I generally present stuff in a back-to-front manner: first an article with some (well commented) code and images of the results, then one or more articles discussing the concepts. The idea is that this encourages you to experiment and have a look at the code yourself before being introduced to theory. How well this works out we will see :-)

So far the series consists of the several articles labeled ray tracing concepts

In this article I will show how to implement a minimal raytracer inside Blender. Of course Blender has its own very capable renderers, like Cycles, but point is to illustrate some ray tracing concepts without being bogged down with tons of code that have nothing to do with ray tracing per se.

By using Blender's built-in data structures like a Scene and an Image and built-in methods like ray_cast() we don't have to implement difficult algorithms and data structure like ray/mesh intersection and BVH-trees for example, but we can concentrate on things like primary and secondary rays, shadows, shading models etc. etc.

The scene

The scene we will be working with at first looks like this:

Nothing more than a plane, a couple of cubes and an icosphere. Plus two point lights to illuminate the scene (not visible in this screenshot).

In rendermode the scene looks like this:

Note that we didn't assign any materials so everything is shaded with a default shader.

Our result

Now the result of the minimal raytracer shown in the next section looks like this:
There are clear differences of course, and we'll work on them in the future, but the general idea is similar: light areas close to lights and visible shadows. How many lines of code do you think is needed for this?

The code

The code to implement this is surprisingly compact (and more than half of it is comments):
import bpy
import numpy as np

scene = bpy.context.scene

lamps = [ob for ob in scene.objects if ob.type == 'LAMP']

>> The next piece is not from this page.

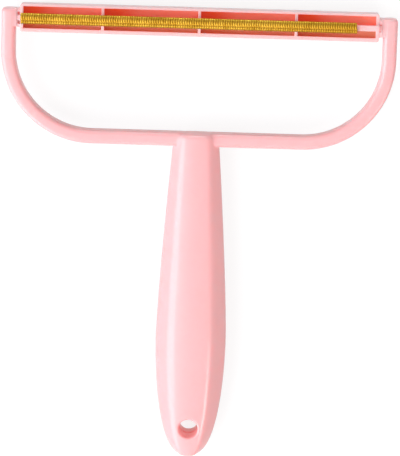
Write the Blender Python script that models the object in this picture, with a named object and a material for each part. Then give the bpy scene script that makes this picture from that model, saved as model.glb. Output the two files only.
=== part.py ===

intensity = 10  # intensity for all lamps
eps = 1e-5      # small offset to prevent self intersection for secondary rays

# this image must be created already and be 1024x1024 RGBA
output = bpy.data.images['Test']

# create a buffer to store the calculated intensities
buf = np.ones(1024*1024*4)
buf.shape = 1024,1024,4

# the location of our virtual camera
# (we do NOT use any camera that might be present)
origin = (8,0,0)

# loop over all pixels once (no multisampling)
for y in range(1024):
    for x in range(1024):
        # get the direction.
        # camera points in -x direction, FOV = 90 degrees
        dir = (-1, (x-512)/1024, (y-512)/1024)
        # cast a ray into the scene
        hit, loc, normal, index, ob, mat = scene.ray_cast(origin, dir)
        # the default background is black for now
        color = np.zeros(3)
        if hit:
            color = np.zeros(3)
            light = np.ones(3) * intensity  # light color is white
            for lamp in lamps:
                # for every lamp determine the direction and distance
                light_vec = lamp.location - loc
                light_dist = light_vec.length_squared
                light_dir = light_vec.normalized()
                # cast a ray in the direction of the light starting
                # at the original hit location
                lhit, lloc, lnormal, lindex, lob, lmat = scene.ray_cast(loc+light_dir*eps, light_dir)
                # if we hit something we are in the shadow of the light
                if not lhit:
                    # otherwise we add the distance attenuated intensity
                    # we calculate diffuse reflectance with a pure 
                    # lambertian model
                    # https://en.wikipedia.org/wiki/Lambertian_reflectance
                    color += intensity * normal.dot(light_dir)/light_dist
        buf[y,x,0:3] = color

# pixels is a flat array RGBARGGBRGBA.... 
# assign to a single item inside pixels is prohibitively slow but
# assigning something that implements Python's buffer protocol is
# fast. So assiging a (flattened) 1024x1024x4 numpy array is fast
output.pixels = buf.flatten()
I have added quite some comment in the code itself and will elaborate on it some more in future articles. For now the code is given as is. You can experiment with it if you like but you do not have to type it in nor create a Scene that meets all the assumptions in the code, you can download a .blend file that contains the code if you like.

Code availability

The files are available from my GitHub repository:

The code itself

A .blend file with a full scene and the code embedded as a text file (click Run Script inside the text editor  to run it)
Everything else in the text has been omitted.